Market Overview
As America welcomes a new president committed to fundamental market change, investors around the world might do well to ponder a world radically different in the wake of COVID-19. Two issues of note for those wondering how events might play out are the twin issues of China’s explosive entry into the 21st century, on the one hand, and the ‘financialisation’ of the World’s economy, on the other.
On joining the WTO on 11th December 2001, China brought 1.4 billion people with an average wage below $1,000 p.a. into the G3 (US, Europe, Japan) trading system that had a population of 0.9 billion and a $30,000 p.a. average wage. It was thought trade might liberalise China’s politics while Western consumers would benefit from cheaper goods as the invisible hand made any necessary adjustments. Things did not go exactly as planned. After 19 years, China gained 15 million manufacturing jobs whilst the US lost 5 million. Though the West’s companies prospered mightily thanks to the torrent of low-cost labour, it was the Western system that came under pressure, as societies faced polarising inequality. Plunged into a deflationary productivity crisis, their central banks printed money and cut rates, but all they boosted was asset values.
With regulations and borders dissolving, asset and liability piles dwarf the World’s US$80 trillion GDP, the system now evolved well beyond the standard macro textbook’s fractional reserve banking model. Just two examples: listed assets total $250 trillion and the global liquidity (a sea of credit and collateral) sloshing round trade and finance lines is around $130 trillion. In 1986, the latter stood at a mere $10 trillion.

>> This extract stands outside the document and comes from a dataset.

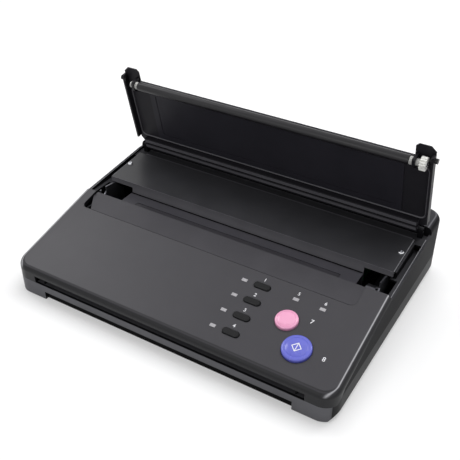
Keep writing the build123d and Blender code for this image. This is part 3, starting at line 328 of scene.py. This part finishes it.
def metal(name, colour, roughness, stretch=(1.0, 1.0, 40.0)):
    """Brushed or rolled metal with fine directional lines."""
    mat, tree, shader = new_material(name)
    mapping = tree.nodes.new("ShaderNodeMapping")
    mapping.inputs["Scale"].default_value = stretch
    tree.links.new(object_coords(tree), mapping.inputs["Vector"])
    lines = noise(tree, mapping.outputs["Vector"], 260.0, 3.0)
    tint = ramp_colour(tree, lines, [(0.2, shade(colour, 0.82)), (0.8, shade(colour, 1.08))])
    tree.links.new(tint, shader.inputs["Base Color"])
    tree.links.new(spread(tree, lines, roughness - 0.08, roughness + 0.1), shader.inputs["Roughness"])
    shader.inputs["Metallic"].default_value = 1.0
    bump(tree, shader, lines, 0.3, 0.00002)
    return mat


def rubber(name, colour, roughness, specular):
    """Ground roller rubber: fine lines round the roller and a dusty mottle."""
    mat, tree, shader = new_material(name)
    where = object_coords(tree)
    wave = tree.nodes.new("ShaderNodeTexWave")
    wave.inputs["Scale"].default_value = 420.0
    wave.inputs["Distortion"].default_value = 1.4
    tree.links.new(where, wave.inputs["Vector"])
    dust = noise(tree, where, 60.0, 4.0)
    tint = ramp_colour(tree, dust, [(0.3, shade(colour, 0.85)), (0.8, shade(colour, 1.35))])
    tree.links.new(tint, shader.inputs["Base Color"])
    tree.links.new(spread(tree, dust, roughness - 0.06, roughness + 0.08), shader.inputs["Roughness"])
    shader.inputs["Specular IOR Level"].default_value = specular
    bump(tree, shader, wave.outputs["Fac"], 0.2, 0.00002)
    return mat


def lamp_lens(name, colour):
    """An unlit light-pipe window: milky plastic with a mottled core."""
    mat, tree, shader = new_material(name)
    cells = noise(tree, object_coords(tree), 700.0)
    tint = ramp_colour(tree, cells, [(0.3, shade(colour, 0.75)), (0.7, colour)])
    tree.links.new(tint, shader.inputs["Base Color"])
    tree.links.new(spread(tree, cells, 0.25, 0.4), shader.inputs["Roughness"])
    return mat


def circuit_board(name):
    """Green solder mask over a grid of paler tracks."""
    mat, tree, shader = new_material(name)
    where = object_coords(tree)
    tracks = tree.nodes.new("ShaderNodeTexBrick")
    tracks.inputs["Scale"].default_value = 130.0
    tracks.inputs["Mortar Size"].default_value = 0.06
    tracks.inputs["Color1"].default_value = srgb(22, 92, 52)
    tracks.inputs["Color2"].default_value = srgb(28, 102, 58)
    tracks.inputs["Mortar"].default_value = srgb(60, 132, 78)
    tree.links.new(where, tracks.inputs["Vector"])
    tree.links.new(tracks.outputs["Color"], shader.inputs["Base Color"])
    tree.links.new(spread(tree, noise(tree, where, 50.0), 0.3, 0.45), shader.inputs["Roughness"])
    bump(tree, shader, tracks.outputs["Fac"], 0.3, 0.00004)
    return mat


def clear_glass(name):
    """Sheet glass with a faint green cast."""
    mat, tree, shader = new_material(name)
    where = object_coords(tree)
    cloud = noise(tree, where, 30.0)
    tint = ramp_colour(tree, cloud, [(0.3, srgb(205, 222, 220)), (0.7, srgb(225, 236, 235))])
    tree.links.new(tint, shader.inputs["Base Color"])
    tree.links.new(spread(tree, noise(tree, where, 80.0), 0.03, 0.08), shader.inputs["Roughness"])
    shader.inputs["Transmission Weight"].default_value = 0.9
    return mat


def printed(name, colour):
    """Pad-printed ink."""
    mat, tree, shader = new_material(name)
    ink = noise(tree, object_coords(tree), 1400.0)
    tint = ramp_colour(tree, ink, [(0.25, shade(colour, 0.85)), (0.6, colour)])
    tree.links.new(tint, shader.inputs["Base Color"])
    tree.links.new(spread(tree, ink, 0.4, 0.55), shader.inputs["Roughness"])
    return mat


# ---- places on the sloping and leaning pieces ----
def on_panel(x, v, lift=0.0):
    """The point at x and v along the panel's slope, lift above its surface."""
    along = Vector((0.0, math.cos(PANEL_SLOPE), math.sin(PANEL_SLOPE)))
    normal = Vector((0.0, -math.sin(PANEL_SLOPE), math.cos(PANEL_SLOPE)))
    return PANEL_ORIGIN + Vector((x, 0, 0)) + along * v + normal * lift


def panel_matrix(x, v, lift=0.0):
    return Matrix.Translation(on_panel(x, v, lift)) @ Matrix.Rotation(PANEL_SLOPE, 4, "X")


def cover_matrix():
    return Matrix.Translation(HINGE) @ Matrix.Rotation(COVER_LEAN, 4, "X")


def deck_top(y):
    return DECK_LEVEL + (y - DECK_FRONT) * math.tan(DECK_SLOPE)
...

Global liquidity (140% of GDP) is vastly bigger than net world savings (30% of GDP) with China’s $36 trillion liquidity larger than either the Eurozone or USA’s, each $29 trillion in 2019. Gross trade flows dwarf net trade surplus or deficit figures, so the work of the financial system is no longer providing new funding but rolling over existing finance. This means liquidity is vastly more important for keeping the show on the road than interest rates.

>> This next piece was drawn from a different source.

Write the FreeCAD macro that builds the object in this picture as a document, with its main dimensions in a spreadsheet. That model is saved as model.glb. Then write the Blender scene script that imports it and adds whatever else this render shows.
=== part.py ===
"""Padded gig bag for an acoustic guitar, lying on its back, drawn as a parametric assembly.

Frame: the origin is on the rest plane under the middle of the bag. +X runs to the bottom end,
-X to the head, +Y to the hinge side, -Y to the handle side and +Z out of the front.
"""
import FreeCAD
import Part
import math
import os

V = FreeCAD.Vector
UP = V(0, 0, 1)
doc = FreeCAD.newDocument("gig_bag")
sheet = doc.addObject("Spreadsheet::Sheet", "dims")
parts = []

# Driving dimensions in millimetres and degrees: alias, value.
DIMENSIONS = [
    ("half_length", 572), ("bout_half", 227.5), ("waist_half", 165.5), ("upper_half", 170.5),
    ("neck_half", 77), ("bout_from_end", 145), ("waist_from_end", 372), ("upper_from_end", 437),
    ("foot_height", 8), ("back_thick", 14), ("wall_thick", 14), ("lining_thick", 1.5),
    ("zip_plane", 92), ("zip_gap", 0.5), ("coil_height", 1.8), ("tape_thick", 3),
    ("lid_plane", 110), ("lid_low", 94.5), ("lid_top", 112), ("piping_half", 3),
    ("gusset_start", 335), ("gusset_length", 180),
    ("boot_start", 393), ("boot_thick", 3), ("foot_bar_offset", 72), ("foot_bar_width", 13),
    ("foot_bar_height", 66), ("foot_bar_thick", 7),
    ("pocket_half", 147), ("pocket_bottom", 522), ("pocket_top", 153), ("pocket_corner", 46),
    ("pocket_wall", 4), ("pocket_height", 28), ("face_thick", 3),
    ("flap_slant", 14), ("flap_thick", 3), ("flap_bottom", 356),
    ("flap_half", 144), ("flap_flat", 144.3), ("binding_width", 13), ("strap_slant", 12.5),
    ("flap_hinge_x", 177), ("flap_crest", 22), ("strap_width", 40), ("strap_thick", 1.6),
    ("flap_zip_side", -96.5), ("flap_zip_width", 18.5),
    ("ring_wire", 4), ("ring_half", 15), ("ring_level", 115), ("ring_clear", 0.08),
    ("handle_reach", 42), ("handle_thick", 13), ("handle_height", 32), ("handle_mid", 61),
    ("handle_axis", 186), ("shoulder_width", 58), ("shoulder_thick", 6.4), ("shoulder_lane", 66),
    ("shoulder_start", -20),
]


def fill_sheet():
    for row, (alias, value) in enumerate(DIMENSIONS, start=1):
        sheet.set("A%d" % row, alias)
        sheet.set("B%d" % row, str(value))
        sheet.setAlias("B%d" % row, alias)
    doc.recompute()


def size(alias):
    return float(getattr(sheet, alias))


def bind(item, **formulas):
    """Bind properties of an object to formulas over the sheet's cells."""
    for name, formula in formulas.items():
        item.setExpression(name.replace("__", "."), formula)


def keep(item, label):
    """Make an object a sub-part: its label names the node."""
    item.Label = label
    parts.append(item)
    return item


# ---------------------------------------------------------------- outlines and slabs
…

Going into 2021 there is plenty of scope for uncertainty, but we can expect plenty more intervention including the addition of fiscal stimulus to the liquidity and interest rate barrages. While the numbers are large in relation to state budgets, they are drops in the overall liquidity and asset oceans. Labour supply has experienced a deep shock, which could be hard to reverse given lockdown incentives to stay home. Business is not missing the chance to replace labour with automation where possible, while high skill jobs will stay in demand. This means labour costs in a recovery could rise even while unemployment fails to shift (though against this argument is that one in eight Americans reported going hungry in December). Even if inflation exceeds 2.0%, we can expect the Fed and others to keep their foot on the gas if at last we do reflate. From 1933 to 1937, the US managed 3.5% p.a. inflation. How much more could it achieve today with its enhanced arsenal?

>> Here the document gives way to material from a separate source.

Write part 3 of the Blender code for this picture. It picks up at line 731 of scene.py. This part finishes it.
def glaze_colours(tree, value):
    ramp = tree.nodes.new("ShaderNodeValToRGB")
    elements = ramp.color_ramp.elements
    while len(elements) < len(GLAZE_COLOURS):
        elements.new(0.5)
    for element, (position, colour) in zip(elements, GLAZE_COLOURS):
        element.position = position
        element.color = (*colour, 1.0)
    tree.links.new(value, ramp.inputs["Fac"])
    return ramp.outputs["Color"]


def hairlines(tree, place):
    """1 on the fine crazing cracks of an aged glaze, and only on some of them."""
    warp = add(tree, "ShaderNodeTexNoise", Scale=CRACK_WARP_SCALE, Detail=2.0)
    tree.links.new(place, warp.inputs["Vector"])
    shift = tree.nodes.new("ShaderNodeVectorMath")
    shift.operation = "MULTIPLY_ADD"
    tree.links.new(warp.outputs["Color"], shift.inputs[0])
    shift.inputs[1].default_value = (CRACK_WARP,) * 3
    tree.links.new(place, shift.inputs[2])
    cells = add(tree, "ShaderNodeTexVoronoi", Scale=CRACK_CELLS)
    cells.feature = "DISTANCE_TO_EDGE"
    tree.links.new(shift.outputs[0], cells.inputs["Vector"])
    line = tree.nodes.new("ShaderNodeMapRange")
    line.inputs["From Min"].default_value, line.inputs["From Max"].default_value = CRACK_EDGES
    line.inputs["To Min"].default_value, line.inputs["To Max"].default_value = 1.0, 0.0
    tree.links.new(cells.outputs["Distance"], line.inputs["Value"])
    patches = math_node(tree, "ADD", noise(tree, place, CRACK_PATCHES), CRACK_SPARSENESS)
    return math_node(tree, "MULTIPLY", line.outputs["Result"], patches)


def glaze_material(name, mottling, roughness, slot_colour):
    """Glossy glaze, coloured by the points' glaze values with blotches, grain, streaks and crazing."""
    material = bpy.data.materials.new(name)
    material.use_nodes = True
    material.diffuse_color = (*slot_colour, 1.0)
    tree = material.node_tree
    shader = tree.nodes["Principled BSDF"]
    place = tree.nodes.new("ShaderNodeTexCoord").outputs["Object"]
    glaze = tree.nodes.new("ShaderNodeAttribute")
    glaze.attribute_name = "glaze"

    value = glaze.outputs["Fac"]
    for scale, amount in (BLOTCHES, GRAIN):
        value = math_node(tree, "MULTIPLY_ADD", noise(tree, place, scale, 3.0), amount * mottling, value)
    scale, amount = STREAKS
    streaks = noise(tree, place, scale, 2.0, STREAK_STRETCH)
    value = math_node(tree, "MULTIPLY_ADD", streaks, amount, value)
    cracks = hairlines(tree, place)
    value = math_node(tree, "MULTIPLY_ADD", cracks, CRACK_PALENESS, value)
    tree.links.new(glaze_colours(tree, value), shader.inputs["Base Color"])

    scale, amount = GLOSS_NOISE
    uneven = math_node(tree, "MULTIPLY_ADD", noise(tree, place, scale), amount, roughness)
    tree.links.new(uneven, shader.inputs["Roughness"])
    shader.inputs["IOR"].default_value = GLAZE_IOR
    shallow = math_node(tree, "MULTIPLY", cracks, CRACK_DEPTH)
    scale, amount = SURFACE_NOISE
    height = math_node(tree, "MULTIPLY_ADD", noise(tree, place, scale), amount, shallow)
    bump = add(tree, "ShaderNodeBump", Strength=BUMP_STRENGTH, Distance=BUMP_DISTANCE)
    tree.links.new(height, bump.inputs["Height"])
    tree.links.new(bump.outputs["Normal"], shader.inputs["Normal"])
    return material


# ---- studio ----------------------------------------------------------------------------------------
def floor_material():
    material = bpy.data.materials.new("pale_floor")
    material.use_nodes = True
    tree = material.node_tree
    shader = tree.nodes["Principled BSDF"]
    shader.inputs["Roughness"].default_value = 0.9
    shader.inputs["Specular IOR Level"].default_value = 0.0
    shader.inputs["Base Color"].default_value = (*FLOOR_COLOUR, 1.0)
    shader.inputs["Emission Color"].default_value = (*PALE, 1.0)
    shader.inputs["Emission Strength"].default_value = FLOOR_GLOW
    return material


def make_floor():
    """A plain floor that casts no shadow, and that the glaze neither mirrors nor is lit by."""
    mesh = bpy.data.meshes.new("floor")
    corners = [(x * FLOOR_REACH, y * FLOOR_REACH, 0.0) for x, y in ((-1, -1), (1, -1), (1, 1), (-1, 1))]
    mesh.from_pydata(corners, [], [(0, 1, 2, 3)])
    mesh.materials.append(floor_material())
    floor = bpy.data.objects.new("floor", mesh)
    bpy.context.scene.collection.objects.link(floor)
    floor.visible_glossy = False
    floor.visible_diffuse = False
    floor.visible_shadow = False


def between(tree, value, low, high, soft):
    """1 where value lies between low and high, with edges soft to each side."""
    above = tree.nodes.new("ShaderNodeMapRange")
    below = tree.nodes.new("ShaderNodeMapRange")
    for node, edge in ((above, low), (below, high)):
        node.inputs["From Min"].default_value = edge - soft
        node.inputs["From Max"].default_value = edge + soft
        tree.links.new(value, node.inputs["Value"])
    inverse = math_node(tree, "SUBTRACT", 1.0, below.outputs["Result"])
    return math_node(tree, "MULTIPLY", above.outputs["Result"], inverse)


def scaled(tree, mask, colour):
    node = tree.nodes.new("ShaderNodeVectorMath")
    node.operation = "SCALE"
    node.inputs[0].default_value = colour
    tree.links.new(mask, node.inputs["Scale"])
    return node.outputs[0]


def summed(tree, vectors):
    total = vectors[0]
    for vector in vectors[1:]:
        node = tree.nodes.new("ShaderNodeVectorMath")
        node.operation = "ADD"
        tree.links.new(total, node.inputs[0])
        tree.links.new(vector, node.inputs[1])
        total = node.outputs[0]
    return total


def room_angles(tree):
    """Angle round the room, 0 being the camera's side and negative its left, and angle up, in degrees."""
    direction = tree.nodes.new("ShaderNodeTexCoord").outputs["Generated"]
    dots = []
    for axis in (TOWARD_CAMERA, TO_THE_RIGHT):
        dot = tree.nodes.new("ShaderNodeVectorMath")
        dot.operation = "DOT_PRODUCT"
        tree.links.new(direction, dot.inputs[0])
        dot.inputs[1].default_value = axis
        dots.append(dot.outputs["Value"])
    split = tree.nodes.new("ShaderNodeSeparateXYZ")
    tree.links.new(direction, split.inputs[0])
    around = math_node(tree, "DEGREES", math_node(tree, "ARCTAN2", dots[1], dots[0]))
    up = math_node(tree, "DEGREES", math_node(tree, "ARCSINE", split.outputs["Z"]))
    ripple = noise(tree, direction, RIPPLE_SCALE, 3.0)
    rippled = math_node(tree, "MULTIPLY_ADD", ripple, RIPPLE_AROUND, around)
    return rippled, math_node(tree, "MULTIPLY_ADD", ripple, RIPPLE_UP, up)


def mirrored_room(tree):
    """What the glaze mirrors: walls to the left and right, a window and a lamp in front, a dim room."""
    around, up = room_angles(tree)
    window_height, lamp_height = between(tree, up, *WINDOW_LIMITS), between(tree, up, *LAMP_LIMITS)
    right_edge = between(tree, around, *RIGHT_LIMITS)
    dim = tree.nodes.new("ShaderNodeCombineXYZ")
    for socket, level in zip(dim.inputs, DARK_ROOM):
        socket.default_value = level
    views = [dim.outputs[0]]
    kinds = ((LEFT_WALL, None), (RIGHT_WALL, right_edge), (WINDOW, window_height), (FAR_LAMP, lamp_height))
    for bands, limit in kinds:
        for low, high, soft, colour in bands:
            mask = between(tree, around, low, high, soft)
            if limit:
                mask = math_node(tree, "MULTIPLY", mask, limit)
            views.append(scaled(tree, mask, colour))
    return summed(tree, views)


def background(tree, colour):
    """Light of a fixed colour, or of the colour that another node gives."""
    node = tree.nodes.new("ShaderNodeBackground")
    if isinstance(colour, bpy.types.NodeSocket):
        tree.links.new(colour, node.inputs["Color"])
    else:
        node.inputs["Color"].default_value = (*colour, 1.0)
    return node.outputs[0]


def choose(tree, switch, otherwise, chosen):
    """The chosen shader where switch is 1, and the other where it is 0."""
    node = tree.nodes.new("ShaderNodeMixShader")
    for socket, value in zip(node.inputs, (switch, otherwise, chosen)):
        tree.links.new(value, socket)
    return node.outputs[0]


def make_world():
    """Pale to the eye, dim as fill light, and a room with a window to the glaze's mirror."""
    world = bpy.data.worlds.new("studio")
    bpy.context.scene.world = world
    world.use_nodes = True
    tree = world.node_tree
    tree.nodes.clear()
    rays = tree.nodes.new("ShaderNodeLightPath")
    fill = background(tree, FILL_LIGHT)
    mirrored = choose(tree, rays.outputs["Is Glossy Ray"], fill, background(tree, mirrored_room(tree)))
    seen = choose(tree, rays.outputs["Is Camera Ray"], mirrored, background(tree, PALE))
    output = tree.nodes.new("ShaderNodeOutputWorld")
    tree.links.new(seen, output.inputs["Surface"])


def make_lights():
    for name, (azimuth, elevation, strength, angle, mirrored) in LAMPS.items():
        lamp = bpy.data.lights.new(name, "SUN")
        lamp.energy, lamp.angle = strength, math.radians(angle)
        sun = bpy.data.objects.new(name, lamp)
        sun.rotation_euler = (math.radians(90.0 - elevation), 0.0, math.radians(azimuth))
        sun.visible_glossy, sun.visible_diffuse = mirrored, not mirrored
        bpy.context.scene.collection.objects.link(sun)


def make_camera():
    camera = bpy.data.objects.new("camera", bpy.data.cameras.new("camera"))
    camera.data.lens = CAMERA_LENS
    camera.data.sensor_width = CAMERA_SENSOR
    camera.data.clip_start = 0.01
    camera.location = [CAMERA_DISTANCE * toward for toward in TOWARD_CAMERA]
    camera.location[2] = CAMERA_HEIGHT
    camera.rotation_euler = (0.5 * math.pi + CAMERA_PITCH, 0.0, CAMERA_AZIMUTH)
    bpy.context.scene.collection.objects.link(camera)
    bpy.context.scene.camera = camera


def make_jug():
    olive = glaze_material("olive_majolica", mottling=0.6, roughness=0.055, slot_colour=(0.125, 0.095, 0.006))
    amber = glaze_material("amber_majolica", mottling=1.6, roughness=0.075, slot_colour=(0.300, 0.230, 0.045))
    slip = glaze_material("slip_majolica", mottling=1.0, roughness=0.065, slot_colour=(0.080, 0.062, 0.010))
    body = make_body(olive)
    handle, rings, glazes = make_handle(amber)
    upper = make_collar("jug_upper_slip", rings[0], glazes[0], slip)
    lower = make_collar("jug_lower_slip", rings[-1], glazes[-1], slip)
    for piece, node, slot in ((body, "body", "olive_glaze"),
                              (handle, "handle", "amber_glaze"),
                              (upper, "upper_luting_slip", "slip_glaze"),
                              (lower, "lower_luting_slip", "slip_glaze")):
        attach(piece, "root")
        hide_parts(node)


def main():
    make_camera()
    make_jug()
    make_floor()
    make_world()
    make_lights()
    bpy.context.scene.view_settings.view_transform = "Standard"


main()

Which brings us to Mr. Biden’s economic programme. ‘America needs a new Economic Philosophy’ by Jennifer Harris and Jake Sullivan (Biden’s NSA adviser-to-be) in February’s edition of Foreign Policy spelled out the priorities. Authoritarian capitalism is challenging market democracy as the prevailing model, and America needs to deal with a new era of great-power rivalry, inequality, technology and climate change. Experts failed to predict China’s impact, and everything is up for a re-think: worker power, taxation of capital, monopolies, public investment. The days of neoliberal confidence in competitive markets as the best way to maximise individual liberty and economic growth, the argument goes, are history. Underinvestment is now a bigger threat to national security than national debt and a national industrial policy is a traditionally American way of doing things – from Henry Clay’s American System to Johnson’s Great Society. What better reason, goes the thinking, than the threat of climate change to justify ‘a surge of directed public investment that underwrites a shift to a post-carbon US economy through R&D, deployment of new technologies and development of climate infrastructure’?
Conjuring the ghost of the Moon race, it is also a better response to Xi Jinping’s ‘Made in China 2025’ strategy than outright war. This time trade and economic policy will not prioritise tax havens and Goldman Sachs’s access to overseas financial systems but have ‘a laser focus of what improves wages and creates high-paying jobs in the United States’. Similar thinking is mirrored in EU and UK post-COVID exit plans. Rising wages, taxes and massive infrastructure spending, a lull in globalisation via onshoring all suggest inflationary pressure. On the other hand, the economic contest triggered by China’s rise could well be a high payoff race for investors with a process capable of reconciling risk and opportunity in the face of complex global change.